— start of Data block —

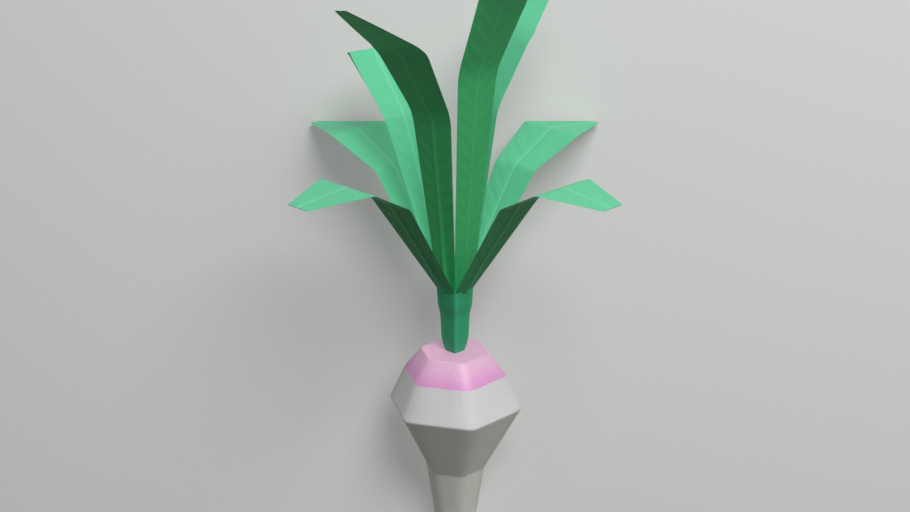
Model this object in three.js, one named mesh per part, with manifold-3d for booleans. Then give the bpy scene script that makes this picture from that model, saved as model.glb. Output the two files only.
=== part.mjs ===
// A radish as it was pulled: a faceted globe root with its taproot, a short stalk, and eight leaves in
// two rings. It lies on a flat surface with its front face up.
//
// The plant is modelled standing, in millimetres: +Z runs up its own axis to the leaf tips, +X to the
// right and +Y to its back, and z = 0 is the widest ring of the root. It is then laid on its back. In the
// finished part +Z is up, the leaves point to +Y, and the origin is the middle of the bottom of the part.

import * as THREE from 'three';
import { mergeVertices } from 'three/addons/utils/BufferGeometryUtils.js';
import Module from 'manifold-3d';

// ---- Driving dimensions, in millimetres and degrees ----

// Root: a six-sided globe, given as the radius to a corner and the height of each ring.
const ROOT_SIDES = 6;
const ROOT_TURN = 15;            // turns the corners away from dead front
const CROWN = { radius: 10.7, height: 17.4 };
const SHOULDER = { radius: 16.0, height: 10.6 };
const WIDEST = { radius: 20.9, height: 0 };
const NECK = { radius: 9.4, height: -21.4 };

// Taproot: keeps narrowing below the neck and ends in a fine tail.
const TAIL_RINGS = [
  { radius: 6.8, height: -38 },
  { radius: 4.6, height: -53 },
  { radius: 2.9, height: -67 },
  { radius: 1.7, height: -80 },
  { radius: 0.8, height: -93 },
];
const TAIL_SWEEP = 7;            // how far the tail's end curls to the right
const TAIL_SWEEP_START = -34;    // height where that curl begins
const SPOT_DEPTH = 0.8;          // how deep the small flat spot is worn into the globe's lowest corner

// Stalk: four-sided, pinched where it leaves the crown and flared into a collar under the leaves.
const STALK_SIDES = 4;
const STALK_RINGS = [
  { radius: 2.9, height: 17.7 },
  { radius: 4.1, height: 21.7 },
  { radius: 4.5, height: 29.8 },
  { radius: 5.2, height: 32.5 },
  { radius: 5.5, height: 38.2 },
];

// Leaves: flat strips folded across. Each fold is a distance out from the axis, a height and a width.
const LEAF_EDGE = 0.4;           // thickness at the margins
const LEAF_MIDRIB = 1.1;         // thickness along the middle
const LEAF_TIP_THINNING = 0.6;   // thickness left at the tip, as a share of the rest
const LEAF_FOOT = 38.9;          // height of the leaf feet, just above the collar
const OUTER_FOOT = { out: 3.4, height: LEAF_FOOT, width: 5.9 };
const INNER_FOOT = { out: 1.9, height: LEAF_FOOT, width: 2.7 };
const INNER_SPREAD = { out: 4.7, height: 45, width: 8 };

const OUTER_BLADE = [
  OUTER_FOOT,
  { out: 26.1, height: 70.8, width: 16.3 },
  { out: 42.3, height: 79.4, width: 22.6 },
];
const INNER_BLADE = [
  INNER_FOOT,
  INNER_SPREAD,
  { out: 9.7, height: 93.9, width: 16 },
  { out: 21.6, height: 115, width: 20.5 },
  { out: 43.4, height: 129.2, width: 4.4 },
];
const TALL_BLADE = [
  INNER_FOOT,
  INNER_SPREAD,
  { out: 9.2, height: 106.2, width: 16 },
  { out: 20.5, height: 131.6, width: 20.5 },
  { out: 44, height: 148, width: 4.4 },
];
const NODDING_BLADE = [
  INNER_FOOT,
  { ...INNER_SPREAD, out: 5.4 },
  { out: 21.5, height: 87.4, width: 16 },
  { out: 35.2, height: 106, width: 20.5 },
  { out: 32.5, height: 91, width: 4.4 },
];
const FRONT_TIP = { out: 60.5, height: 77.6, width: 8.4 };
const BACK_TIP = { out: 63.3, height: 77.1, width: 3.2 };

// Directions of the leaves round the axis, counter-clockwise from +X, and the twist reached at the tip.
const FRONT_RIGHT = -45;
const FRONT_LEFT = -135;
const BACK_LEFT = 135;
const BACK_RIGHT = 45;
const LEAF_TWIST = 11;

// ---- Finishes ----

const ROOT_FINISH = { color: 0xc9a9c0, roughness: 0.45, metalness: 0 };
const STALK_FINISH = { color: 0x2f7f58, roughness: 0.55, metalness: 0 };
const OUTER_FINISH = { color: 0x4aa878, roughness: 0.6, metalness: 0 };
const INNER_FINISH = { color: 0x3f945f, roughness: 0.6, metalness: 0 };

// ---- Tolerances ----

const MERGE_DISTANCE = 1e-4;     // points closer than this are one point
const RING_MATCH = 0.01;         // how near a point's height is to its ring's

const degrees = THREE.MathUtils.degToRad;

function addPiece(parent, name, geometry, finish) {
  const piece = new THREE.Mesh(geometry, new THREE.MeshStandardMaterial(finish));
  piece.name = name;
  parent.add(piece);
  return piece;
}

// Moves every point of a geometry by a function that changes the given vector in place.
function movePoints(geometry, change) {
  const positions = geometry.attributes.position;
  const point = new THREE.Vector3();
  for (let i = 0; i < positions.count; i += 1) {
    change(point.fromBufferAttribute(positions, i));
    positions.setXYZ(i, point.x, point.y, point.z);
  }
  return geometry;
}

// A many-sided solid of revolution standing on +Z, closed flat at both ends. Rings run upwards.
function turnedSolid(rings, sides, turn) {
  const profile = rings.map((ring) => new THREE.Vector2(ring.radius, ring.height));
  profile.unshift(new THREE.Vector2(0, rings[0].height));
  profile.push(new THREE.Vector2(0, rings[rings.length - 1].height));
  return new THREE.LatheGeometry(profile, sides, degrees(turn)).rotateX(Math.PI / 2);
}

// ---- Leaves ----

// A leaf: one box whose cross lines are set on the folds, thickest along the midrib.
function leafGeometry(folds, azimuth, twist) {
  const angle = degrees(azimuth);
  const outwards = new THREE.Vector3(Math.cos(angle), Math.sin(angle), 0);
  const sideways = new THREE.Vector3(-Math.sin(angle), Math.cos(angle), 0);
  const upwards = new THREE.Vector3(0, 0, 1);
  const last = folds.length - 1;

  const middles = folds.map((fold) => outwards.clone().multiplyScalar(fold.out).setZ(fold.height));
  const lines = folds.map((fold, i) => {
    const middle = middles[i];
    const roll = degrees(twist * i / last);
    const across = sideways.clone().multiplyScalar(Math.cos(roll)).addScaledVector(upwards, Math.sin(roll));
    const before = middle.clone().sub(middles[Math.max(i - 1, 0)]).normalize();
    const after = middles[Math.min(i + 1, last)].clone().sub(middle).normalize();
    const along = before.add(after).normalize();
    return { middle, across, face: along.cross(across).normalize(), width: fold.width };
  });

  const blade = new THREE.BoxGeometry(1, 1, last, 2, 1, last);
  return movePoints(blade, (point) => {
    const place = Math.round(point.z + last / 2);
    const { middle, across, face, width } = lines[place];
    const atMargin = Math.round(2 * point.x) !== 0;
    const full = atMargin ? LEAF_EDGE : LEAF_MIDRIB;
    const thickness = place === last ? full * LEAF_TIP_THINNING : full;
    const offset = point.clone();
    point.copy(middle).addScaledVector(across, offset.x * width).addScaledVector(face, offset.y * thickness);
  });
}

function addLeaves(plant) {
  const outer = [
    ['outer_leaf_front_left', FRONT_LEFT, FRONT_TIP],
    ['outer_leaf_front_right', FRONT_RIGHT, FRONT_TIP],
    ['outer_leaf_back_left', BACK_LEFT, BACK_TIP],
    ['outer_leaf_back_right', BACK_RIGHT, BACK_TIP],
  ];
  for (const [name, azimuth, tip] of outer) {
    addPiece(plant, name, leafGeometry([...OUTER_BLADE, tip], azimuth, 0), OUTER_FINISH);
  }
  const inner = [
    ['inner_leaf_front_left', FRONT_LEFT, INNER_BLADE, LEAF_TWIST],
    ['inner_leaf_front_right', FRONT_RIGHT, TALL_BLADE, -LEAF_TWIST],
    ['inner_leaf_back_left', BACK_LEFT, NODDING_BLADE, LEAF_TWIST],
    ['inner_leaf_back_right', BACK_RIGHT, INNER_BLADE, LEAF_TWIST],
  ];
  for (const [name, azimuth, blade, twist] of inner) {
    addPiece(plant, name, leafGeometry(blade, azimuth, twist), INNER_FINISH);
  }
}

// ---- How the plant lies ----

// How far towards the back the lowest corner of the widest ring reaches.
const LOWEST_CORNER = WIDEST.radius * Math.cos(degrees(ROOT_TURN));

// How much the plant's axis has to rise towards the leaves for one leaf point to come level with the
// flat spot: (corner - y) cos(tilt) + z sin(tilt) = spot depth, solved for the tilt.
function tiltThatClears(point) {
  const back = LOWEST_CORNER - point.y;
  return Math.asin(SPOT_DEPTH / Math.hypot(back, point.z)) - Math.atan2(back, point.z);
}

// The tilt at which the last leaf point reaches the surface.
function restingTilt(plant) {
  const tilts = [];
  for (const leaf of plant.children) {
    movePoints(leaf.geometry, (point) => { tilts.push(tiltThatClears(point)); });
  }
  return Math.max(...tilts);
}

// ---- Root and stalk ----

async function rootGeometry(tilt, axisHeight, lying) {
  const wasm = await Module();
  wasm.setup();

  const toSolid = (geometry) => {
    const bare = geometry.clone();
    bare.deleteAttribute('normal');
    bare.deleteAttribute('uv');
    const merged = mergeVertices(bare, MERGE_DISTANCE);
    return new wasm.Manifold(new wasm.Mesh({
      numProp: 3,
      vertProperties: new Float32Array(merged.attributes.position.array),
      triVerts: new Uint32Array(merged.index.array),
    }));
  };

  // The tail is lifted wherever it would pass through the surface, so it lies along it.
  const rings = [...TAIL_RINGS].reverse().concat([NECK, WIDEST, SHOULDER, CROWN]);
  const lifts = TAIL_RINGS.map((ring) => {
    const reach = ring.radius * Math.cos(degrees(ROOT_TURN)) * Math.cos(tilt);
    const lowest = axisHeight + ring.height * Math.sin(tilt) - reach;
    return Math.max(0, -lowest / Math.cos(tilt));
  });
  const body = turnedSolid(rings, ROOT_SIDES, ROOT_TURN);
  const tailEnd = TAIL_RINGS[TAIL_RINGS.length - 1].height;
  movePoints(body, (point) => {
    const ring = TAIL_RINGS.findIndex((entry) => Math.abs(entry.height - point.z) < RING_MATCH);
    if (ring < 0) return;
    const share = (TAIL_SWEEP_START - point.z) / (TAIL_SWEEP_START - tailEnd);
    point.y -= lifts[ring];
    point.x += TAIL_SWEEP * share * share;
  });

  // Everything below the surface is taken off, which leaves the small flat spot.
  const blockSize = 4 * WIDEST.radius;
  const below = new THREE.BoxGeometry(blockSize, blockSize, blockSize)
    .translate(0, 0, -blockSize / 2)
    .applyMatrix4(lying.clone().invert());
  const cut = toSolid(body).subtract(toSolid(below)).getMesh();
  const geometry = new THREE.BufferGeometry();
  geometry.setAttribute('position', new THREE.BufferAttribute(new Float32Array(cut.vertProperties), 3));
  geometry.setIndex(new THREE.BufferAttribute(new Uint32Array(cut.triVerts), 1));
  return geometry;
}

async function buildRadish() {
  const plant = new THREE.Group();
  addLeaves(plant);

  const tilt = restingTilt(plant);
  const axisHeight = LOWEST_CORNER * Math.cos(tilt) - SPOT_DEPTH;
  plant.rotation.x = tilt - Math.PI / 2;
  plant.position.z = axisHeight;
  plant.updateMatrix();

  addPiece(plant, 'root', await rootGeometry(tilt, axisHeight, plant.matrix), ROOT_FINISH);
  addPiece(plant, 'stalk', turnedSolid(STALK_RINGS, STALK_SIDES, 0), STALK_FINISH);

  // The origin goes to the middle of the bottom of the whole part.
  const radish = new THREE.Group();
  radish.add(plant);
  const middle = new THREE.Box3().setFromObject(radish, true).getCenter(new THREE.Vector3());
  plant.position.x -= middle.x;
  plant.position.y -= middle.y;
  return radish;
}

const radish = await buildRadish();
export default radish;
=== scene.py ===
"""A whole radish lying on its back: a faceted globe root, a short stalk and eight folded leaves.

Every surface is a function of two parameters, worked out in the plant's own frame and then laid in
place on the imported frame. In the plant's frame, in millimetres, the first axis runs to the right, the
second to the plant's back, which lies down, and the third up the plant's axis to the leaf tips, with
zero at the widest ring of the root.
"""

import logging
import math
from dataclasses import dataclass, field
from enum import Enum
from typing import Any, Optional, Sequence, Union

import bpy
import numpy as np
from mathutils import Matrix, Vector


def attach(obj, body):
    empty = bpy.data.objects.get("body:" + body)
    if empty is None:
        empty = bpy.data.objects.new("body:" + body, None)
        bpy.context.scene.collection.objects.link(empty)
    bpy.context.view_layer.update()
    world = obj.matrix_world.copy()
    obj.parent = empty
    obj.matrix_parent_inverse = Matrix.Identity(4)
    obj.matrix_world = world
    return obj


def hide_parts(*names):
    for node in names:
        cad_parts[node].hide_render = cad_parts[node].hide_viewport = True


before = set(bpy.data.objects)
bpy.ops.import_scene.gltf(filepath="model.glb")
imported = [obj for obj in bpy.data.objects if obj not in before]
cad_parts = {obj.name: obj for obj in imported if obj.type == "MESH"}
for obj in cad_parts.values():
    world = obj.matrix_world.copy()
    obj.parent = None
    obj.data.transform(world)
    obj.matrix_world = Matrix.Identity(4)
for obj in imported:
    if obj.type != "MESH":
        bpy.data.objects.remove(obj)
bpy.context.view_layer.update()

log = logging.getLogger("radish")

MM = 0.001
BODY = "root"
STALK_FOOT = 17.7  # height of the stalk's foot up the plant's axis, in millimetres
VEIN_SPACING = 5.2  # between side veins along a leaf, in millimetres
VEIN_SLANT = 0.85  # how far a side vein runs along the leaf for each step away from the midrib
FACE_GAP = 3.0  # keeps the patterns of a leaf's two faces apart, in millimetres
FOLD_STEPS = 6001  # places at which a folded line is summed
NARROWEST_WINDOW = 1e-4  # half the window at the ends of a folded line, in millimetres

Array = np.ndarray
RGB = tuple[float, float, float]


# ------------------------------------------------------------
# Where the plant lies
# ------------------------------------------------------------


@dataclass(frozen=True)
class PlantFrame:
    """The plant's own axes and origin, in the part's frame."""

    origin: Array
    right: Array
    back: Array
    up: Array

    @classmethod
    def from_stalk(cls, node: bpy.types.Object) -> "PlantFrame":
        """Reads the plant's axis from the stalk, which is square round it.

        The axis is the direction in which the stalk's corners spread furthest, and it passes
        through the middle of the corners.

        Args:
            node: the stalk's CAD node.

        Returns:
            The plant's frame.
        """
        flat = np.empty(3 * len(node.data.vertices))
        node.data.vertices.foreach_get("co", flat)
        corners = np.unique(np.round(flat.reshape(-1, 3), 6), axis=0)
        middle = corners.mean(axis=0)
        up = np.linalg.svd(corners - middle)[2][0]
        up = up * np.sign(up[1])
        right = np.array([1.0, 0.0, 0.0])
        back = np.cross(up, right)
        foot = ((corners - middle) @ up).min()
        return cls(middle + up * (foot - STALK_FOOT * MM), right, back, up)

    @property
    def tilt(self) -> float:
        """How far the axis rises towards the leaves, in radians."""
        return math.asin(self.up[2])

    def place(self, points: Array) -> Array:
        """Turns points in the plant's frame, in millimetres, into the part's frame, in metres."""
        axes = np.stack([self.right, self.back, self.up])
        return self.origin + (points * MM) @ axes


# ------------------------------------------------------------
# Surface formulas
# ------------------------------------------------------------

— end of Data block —

### [Task statement]
Count every line bearing the word "before"; report the total only.

### [Written solution]
4